3. Humanize the machine
Posters of people (not just cars) anchor the community in relationships. Media that emphasize faces, stories, names, small moments - that's what makes people feel seen, which is the emotional core of belonging.
4. Media as memory
Videos, event recap reels, collected images - these become the archive of your journey. Community members will revisit them, share them, feel nostalgia. The design here is not ephemeral; it becomes heritage.
5. Invitation over imposition
Good design doesn't force people in; it entices them. The tone matters: “Join us,” “Share with us,” “Here's how we see VW culture” - that invites co-creation. As people feel they can leave their mark (by submitting photos, attending events, giving input), the sense of ownership grows.
6. Evolution, not rigidity
Over years, tastes change. The color palette might shift; photography styles evolve; what was bold in year 1 might feel saturated in year 5. You must allow space for visual evolution while retaining core identity threads (e.g. a signature accent color, layout motif, mood).
7. Touchpoints everywhere
Design isn't just for posters or social media. Event stage graphics, merch, stickers, banners, T-shirts, print invites, vehicle decals - each touchpoint is an opportunity to reinforce identity, spark recognition, and build pride.

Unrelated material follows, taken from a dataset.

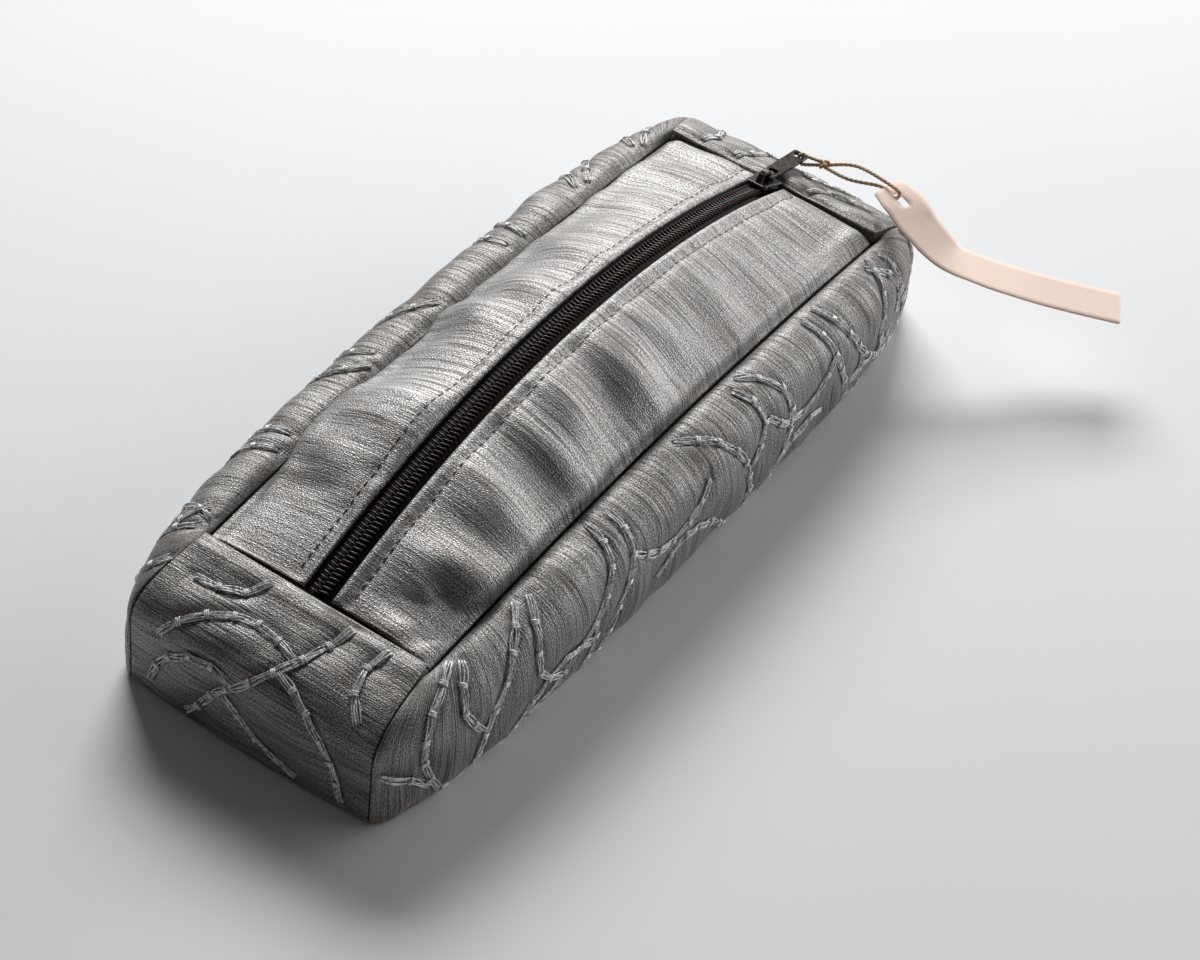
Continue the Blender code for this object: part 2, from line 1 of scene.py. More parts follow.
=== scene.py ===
# %% [markdown]
# # A padded pencil case with a zip and a swing tag
#
# This lesson dresses a solid model of a pencil case in cloth, thread, zip coil and twine. The solid
# model is loaded first and everything is made over it, in the same place and at the same size.

import json
from math import asin, cos, hypot, pi, radians, sin, sqrt

import bmesh
import bpy
import numpy as np
from mathutils import Matrix, Vector
from mathutils.geometry import delaunay_2d_cdt, interpolate_bezier
from mathutils.kdtree import KDTree
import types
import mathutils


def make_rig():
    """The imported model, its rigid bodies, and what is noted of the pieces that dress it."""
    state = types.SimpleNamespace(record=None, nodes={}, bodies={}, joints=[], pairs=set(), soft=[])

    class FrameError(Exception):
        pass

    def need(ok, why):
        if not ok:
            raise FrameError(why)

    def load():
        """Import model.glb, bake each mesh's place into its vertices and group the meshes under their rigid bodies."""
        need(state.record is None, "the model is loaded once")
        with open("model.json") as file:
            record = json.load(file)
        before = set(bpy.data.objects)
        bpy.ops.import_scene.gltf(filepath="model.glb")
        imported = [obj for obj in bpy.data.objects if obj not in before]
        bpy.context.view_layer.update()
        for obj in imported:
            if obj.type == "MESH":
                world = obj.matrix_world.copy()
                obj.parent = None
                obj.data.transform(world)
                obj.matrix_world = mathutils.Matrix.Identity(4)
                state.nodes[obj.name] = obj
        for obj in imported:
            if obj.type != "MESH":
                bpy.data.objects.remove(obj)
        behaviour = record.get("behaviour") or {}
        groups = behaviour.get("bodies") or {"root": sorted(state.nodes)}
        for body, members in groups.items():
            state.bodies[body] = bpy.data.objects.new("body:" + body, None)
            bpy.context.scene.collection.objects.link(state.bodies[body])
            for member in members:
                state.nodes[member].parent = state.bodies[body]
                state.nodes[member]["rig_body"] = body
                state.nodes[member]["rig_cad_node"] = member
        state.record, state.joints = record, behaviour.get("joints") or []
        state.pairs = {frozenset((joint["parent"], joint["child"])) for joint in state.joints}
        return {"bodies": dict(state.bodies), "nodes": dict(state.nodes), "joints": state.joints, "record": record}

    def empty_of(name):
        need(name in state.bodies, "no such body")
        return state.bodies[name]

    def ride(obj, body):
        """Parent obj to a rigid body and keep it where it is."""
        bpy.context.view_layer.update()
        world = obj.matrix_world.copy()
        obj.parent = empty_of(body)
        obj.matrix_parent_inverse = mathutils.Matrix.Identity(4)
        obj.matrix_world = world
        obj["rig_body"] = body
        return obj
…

In Retrospect: More than Cars - Circles and Culture
When I look back now, the two VW communities in Dubai are more than gatherings of car enthusiasts. They are circles of belonging - people who care about nuance, about visual culture, about machines but also about stories and friendships.
Design was never secondary: it was the connective tissue. Without design, there's just a group; with design, there's a brand, a story, an aesthetic language, and a magnet that pulls people in. That magnet becomes stronger as more people cohere, share, contribute, and carry forward the visual ethos.
I've seen people show up first because of a poster, a post, a teaser video. I've seen someone message me because “I saw your reel, I want to be part of this.” Over time, you realize that design doesn't just decorate - it destinates: it shapes the path the community will walk.